Although, do bear in mind that this approach does require precision. And, an understanding of the housing’s material and thread specifications. If the crack affects the bolt area, here’s how to do it:

  1. Assessing Thread Damage: First up, you’ll have to determine if the threads are damaged along with the housing. If so, then re-threading and replacing the bolt can be considered.
  2. Re-threading: If the threads on the oil filter housing are damaged, they may need to be re-threaded. You can do this with a tap and die set.
  3. Longer Bolt: If feasible, using a longer bolt that can engage undamaged threads beyond the crack could be an effective solution.

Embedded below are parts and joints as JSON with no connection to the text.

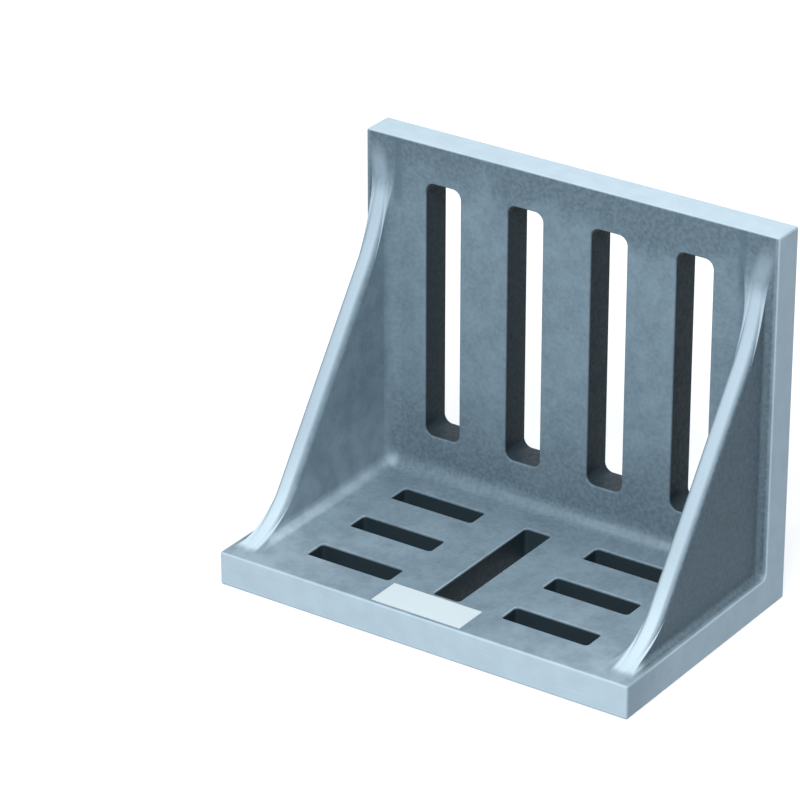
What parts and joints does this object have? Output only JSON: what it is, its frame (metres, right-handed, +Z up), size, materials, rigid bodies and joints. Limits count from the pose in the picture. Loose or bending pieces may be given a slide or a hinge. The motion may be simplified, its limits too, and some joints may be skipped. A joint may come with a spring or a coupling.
{
  "type": "angle plate",
  "caption": "Slotted cast-iron angle plate: a base and an upright at right angles, tied by triangular end webs, with bolt slots through both plates.",
  "frame": {"origin": "on the standing face, under the middle of the plate's length and depth", "axes": "+X along the length, +Y towards the upright's outer working face, +Z up"},
  "size_m": [0.24, 0.148, 0.203],
  "materials": {
    "cast_iron": "grey-blue cast skin inside, ground faces outside",
    "label_face": "plain pale paper label, no print"
  },
  "bodies": {
    "root": {"angle_plate_casting": "cast_iron", "blank_label": "label_face"}
  },
  "joints": []
}
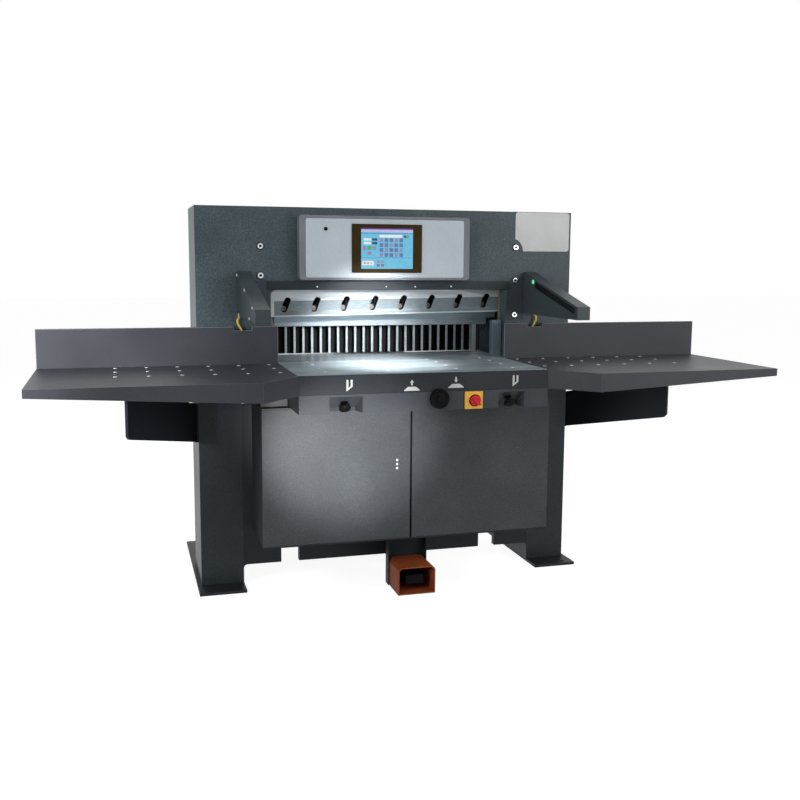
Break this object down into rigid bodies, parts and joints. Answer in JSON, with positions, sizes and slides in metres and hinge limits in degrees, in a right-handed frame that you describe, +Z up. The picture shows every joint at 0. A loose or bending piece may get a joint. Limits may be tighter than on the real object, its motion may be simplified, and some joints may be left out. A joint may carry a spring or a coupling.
{
  "type": "guillotine paper cutter",
  "caption": "Free-standing hydraulic guillotine paper cutter with air side tables, swing-cut knife, clamp, back gauge, cabinet, touch screen and foot pedal.",
  "frame": {"origin": "on the floor under the centre of the whole machine, side tables and rear table included", "axes": "+X to the operator's right along the cutting line, +Y to the rear, +Z up"},
  "size_m": [2.79, 1.866, 1.54],
  "materials": {
    "frame_paint": "dark blue-grey hammered enamel",
    "dark_paint": "dark grey enamel",
    "door_paint": "dark grey textured powder coat",
    "table_paint": "charcoal textured powder coat",
    "bracket_paint": "near-black enamel",
    "apron_paint": "dark grey satin enamel",
    "box_paint": "mid-grey satin enamel",
    "guard_paint": "orange-brown gloss enamel",
    "machine_paint": "blue-grey machine enamel",
    "table_steel": "ground and polished steel",
    "beam_steel": "machined steel, lightly oiled",
    "knife_steel": "ground tool steel",
    "bolt_steel": "blackened steel",
    "dark_steel": "dark machined steel",
    "chrome": "hard chrome",
    "casting": "machined grey iron",
    "brass": "dull bearing brass",
    "alloy": "silver satin aluminium",
    "stick": "pale plastic",
    "black_plastic": "black moulded plastic",
    "yellow_plastic": "yellow moulded plastic",
    "red_plastic": "red moulded plastic",
    "lens": "dark clear plastic",
    "housing": "grey satin moulding",
    "screen": "bronze bezel with glass",
    "cable": "yellow cable sheath",
    "belt": "black toothed belt",
    "tank": "grey moulded tank"
  },
  "bodies": {
    "machine": {"left_upright": "frame_paint", "right_upright": "frame_paint", "head_beam": "frame_paint", "table_beam": "dark_paint", "base_beam": "dark_paint", "foot_plates": "dark_paint", "rear_pedestal": "dark_paint", "main_table": "table_steel", "rear_table": "table_steel", "cutting_stick": "stick", "throat_guides": "dark_steel", "air_nozzles": "chrome", "knife_gibs": "brass", "knife_guide_rails": "dark_steel", "knife_cylinder": "machine_paint", "clamp_cylinder": "machine_paint", "clamp_bushes": "brass", "drive_belt": "belt", "gauge_motor": "machine_paint", "screw_bearings": "casting", "cabinet": "dark_paint", "hinge_pins": "chrome", "front_apron": "apron_paint", "control_box": "box_paint", "switch_plate": "yellow_plastic", "pedal_guard": "guard_paint", "pedal_bracket": "bracket_paint", "pedal_pin": "chrome", "left_side_table": "table_paint", "right_side_table": "table_paint", "upstands": "table_paint", "table_brackets": "bracket_paint", "light_guards": "apron_paint", "light_curtains": "lens", "display_housing": "housing", "display_panel": "alloy", "touch_screen": "screen", "frame_bolts": "chrome", "guard_cables": "cable", "oil_tank": "tank", "pump_unit": "machine_paint", "electrical_box": "box_paint"},
    "knife_carriage": {"knife_slide_block": "dark_steel", "knife_rod": "chrome"},
    "knife": {"knife_beam": "beam_steel", "knife_blade": "knife_steel", "knife_bolts": "bolt_steel"},
    "clamp": {"clamp": "casting", "clamp_rods": "chrome"},
    "back_gauge": {"back_gauge": "casting"},
    "gauge_screw": {"lead_screw": "chrome", "screw_pulley": "alloy"},
    "motor_shaft": {"motor_pulley": "alloy"},
    "left_door": {"left_door": "door_paint"},
    "right_door": {"right_door": "door_paint"},
    "left_cut_button": {"left_cut_button": "black_plastic"},
    "right_cut_button": {"right_cut_button": "black_plastic"},
    "handwheel": {"handwheel": "black_plastic"},
    "switch_knob": {"switch_knob": "red_plastic"},
    "foot_pedal": {"foot_pedal": "black_plastic"}
  },
  "joints": [
    {"name": "knife_stroke", "type": "slide", "parent": "machine", "child": "knife_carriage", "axis": [-0.3636, 0, -0.9315], "range_m": [0, 0.15125]},
    {"name": "knife_level", "type": "hinge", "parent": "knife_carriage", "child": "knife", "pos_m": [-0.58, -0.1415, 1.2], "axis": [0, 1, 0], "range_deg": [0, 0.89]},
    {"name": "clamp_press", "type": "slide", "parent": "machine", "child": "clamp", "axis": [0, 0, -1], "range_m": [0, 0.126]},
    {"name": "gauge_travel", "type": "slide", "parent": "machine", "child": "back_gauge", "axis": [0, 1, 0], "range_m": [0, 0.69]},
    {"name": "gauge_screw_spin", "type": "hinge", "parent": "machine", "child": "gauge_screw", "pos_m": [0, 0.06, 0.85], "axis": [0, 1, 0], "range_deg": [-12420, 0]},
    {"name": "gauge_motor_spin", "type": "hinge", "parent": "machine", "child": "motor_shaft", "pos_m": [0, 0.86, 0.76], "axis": [0, 1, 0], "range_deg": [-12420, 0]},
    {"name": "left_door_hinge", "type": "hinge", "parent": "machine", "child": "left_door", "pos_m": [-0.58, -0.562, 0.5], "axis": [0, 0, -1], "range_deg": [0, 105]},
    {"name": "right_door_hinge", "type": "hinge", "parent": "machine", "child": "right_door", "pos_m": [0.58, -0.562, 0.5], "axis": [0, 0, 1], "range_deg": [0, 105]},
    {"name": "left_cut_button_press", "type": "slide", "parent": "machine", "child": "left_cut_button", "axis": [0, 0.6018, 0.7986], "range_m": [0, 0.006], "stiffness_N_per_m": 800, "springref_m": -0.002},
    {"name": "right_cut_button_press", "type": "slide", "parent": "machine", "child": "right_cut_button", "axis": [0, 0.6018, 0.7986], "range_m": [0, 0.006], "stiffness_N_per_m": 800, "springref_m": -0.002},
    {"name": "handwheel_spin", "type": "hinge", "parent": "machine", "child": "handwheel", "pos_m": [0.044, -0.79, 0.824], "axis": [0, 1, 0], "continuous": true},
    {"name": "main_switch_turn", "type": "hinge", "parent": "machine", "child": "switch_knob", "pos_m": [0.184, -0.785, 0.813], "axis": [0, 1, 0], "range_deg": [0, 90]},
    {"name": "foot_pedal_press", "type": "hinge", "parent": "machine", "child": "foot_pedal", "pos_m": [0.025, -0.449, 0.036], "axis": [1, 0, 0], "range_deg": [0, 15], "stiffness_Nm_per_rad": 12, "springref_deg": -8.59}
  ],
  "couplings": [
    {"joint": "knife_level", "follows": "knife_stroke", "rad_per_m": 0.1026},
    {"joint": "gauge_screw_spin", "follows": "gauge_travel", "rad_per_m": -314.16},
    {"joint": "gauge_motor_spin", "follows": "gauge_travel", "rad_per_m": -314.16}
  ]
}
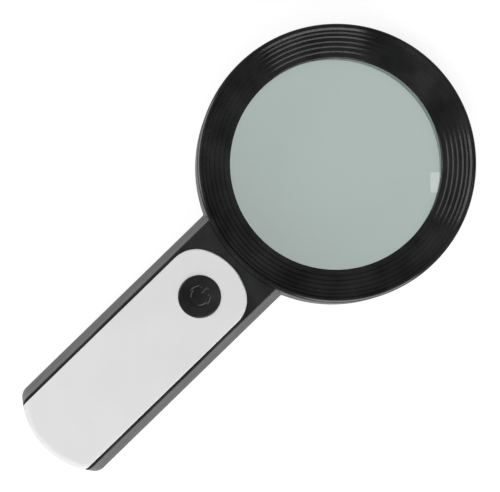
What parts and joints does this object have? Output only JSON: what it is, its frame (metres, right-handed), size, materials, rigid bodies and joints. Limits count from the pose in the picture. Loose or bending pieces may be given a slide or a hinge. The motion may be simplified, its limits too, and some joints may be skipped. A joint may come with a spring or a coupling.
{
  "type": "low vision magnifier",
  "caption": "Hand-held reading magnifier: round lens in a stepped black ring with lamps facing the page, white-panelled handle with a push button, and a sliding battery door.",
  "frame": {"origin": "on the lens axis, in the plane that the back of the ring and handle rest on", "axes": "+Z along the lens axis towards the reader (the front, with the button); +Y from the handle towards the ring; +X to the right, seen from the front with the ring up"},
  "size_m": [0.1098, 0.2148, 0.0215],
  "materials": {
    "black_abs": "semi-gloss moulded ABS",
    "white_panel": "satin moulded ABS",
    "white_reflector": "bright white moulded ABS",
    "black_button": "smooth moulded ABS with an engraved outline",
    "lens_glass": "polished, with a faint reflection",
    "lamp_epoxy": "clear epoxy over a yellow phosphor",
    "circuit_board": "green solder mask on glass epoxy",
    "chip_black": "moulded resistor",
    "switch_nylon": "matte moulded nylon",
    "plunger_white": "smooth moulded acetal",
    "spring_steel": "plated spring wire",
    "contact_nickel": "nickel-plated strip and spring wire",
    "red_pvc": "smooth insulation",
    "black_pvc": "smooth insulation",
    "screw_steel": "zinc-plated",
    "cell_jacket": "printed sleeve with bare metal ends"
  },
  "bodies": {
    "root": {"front_shell": "black_abs", "rear_shell": "black_abs", "lens_bezel": "black_abs", "lens": "lens_glass", "lamp_reflector": "white_reflector", "lamp_board": "circuit_board", "lamps": "lamp_epoxy", "lamp_resistors": "chip_black", "front_panel": "white_panel", "switch_body": "switch_nylon", "switch_spring": "spring_steel", "switch_board": "circuit_board", "board_resistors": "chip_black", "contact_positive": "contact_nickel", "contact_link_ring": "contact_nickel", "contact_link_tip": "contact_nickel", "contact_negative": "contact_nickel", "lamp_lead_red": "red_pvc", "lamp_lead_black": "black_pvc", "cell_lead_red": "red_pvc", "cell_lead_black": "black_pvc", "shell_screws": "screw_steel", "ring_screws": "screw_steel", "board_screws": "screw_steel", "cell_1": "cell_jacket", "cell_2": "cell_jacket", "cell_3": "cell_jacket"},
    "button": {"power_button": "black_button", "switch_plunger": "plunger_white"},
    "door": {"battery_door": "black_abs"}
  },
  "joints": [
    {"name": "button_press", "type": "slide", "parent": "root", "child": "button", "axis": [0, 0, -1], "range_m": [0, 0.0012], "stiffness_N_per_m": 1500, "springref_m": -0.0005, "deforming": ["switch_spring"]},
    {"name": "door_slide", "type": "slide", "parent": "root", "child": "door", "axis": [0, -1, 0], "range_m": [0, 0.078]}
  ]
}
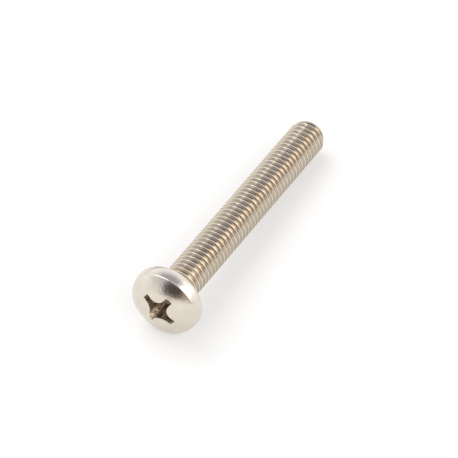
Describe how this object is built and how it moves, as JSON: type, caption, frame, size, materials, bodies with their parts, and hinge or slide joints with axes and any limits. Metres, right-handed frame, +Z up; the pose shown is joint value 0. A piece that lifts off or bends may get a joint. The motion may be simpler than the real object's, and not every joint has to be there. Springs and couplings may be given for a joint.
{
  "type": "machine screw",
  "caption": "Pan head machine screw with a cross recess and a right-hand thread up to the head, with a tapered tip, in bare stainless steel, lying on its side.",
  "frame": {"origin": "middle of the underside of the head, on the screw's axis", "axes": "+X along the screw from the head to the tip, +Z up; the screw lies as it rests, so its axis dips 3.59 degrees below +X towards the tip"},
  "size_m": [0.04, 0.0092, 0.0093],
  "materials": {
    "stainless_steel": "satin"
  },
  "bodies": {
    "root": {"machine_screw": "stainless_steel"}
  },
  "joints": []
}
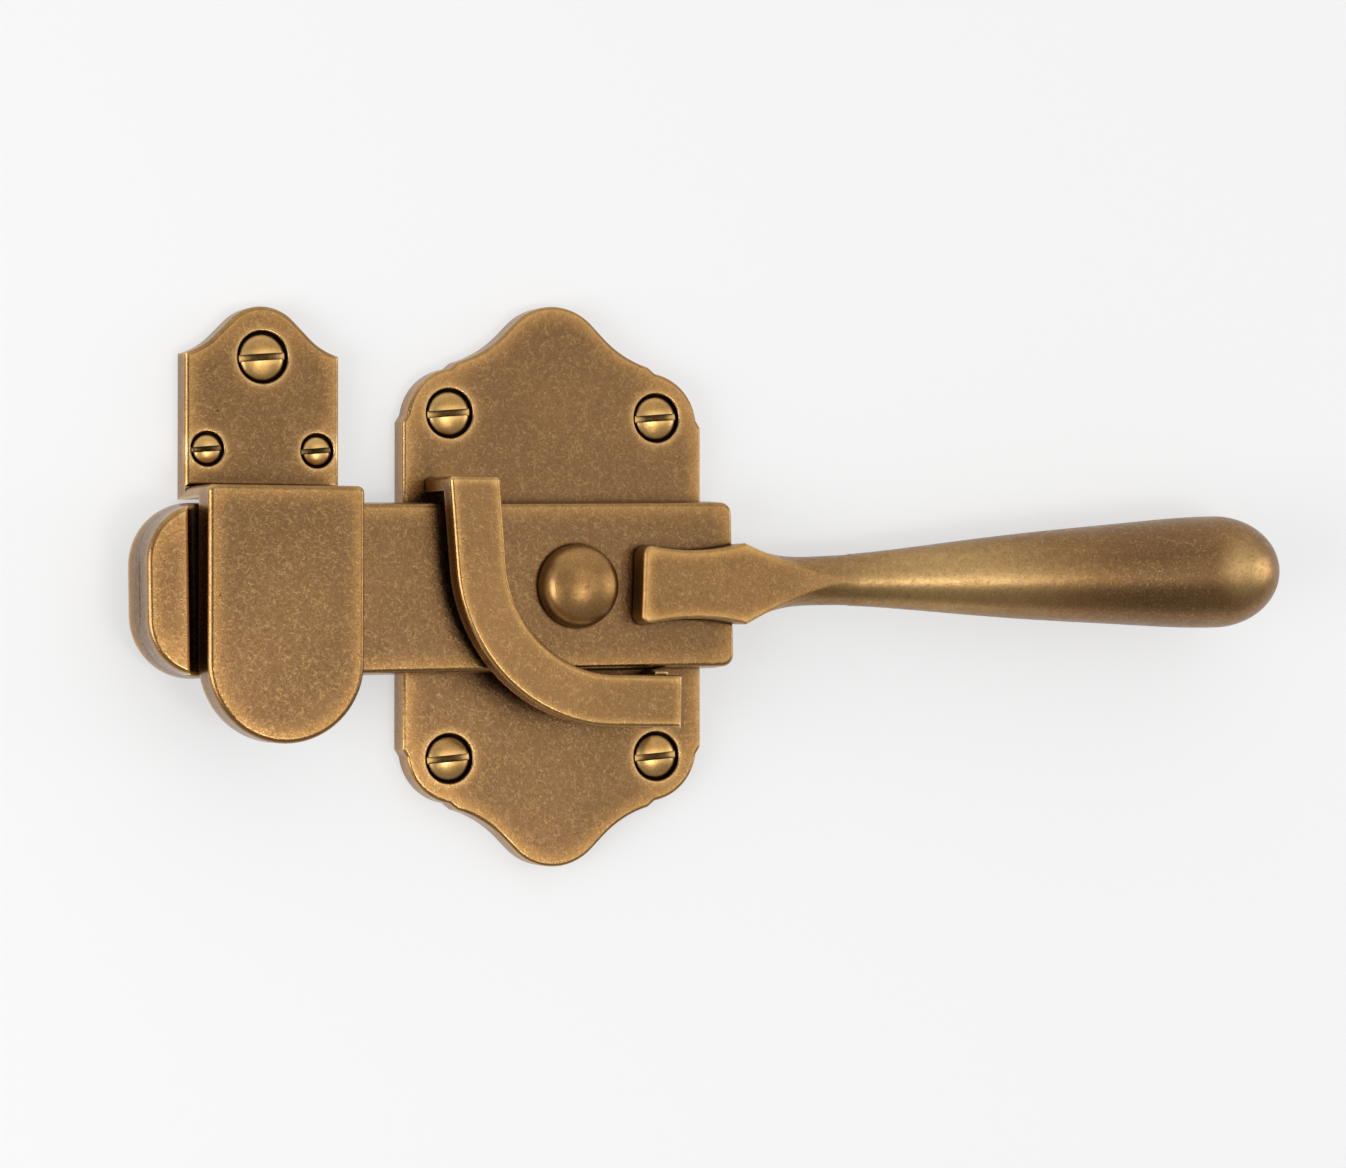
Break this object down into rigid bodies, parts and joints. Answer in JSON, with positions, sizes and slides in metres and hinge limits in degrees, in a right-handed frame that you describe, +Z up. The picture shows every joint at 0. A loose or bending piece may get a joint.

Oil Filter Housing Preventive Maintenance

Given how troublesome a cracked oil filter housing can be, it’s far easier to adapt yourself to make sure it doesn’t happen again. Here are some tips to ensure that your oil filter housing remains in good shape:

  • Proper Torque Application: Use a torque wrench to apply the correct amount of torque as specified in the vehicle’s service manual. Over-tightening the oil filter housing can cause stress fractures, which is what eventually leads to cracking.
  • Regular Inspections: Incorporate an inspection of your car’s oil filter housing more frequently into regular vehicle maintenance. When you’re checking the oil filter housing, look out for signs of stress, cracks, or oil residue that might indicate a leak.
  • Quality Parts and Filters: Always opt for high-quality parts. Inferior quality can lead to premature failure and potential damage to the engine. When choosing filters, ensure they are compatible with your vehicle’s make and model.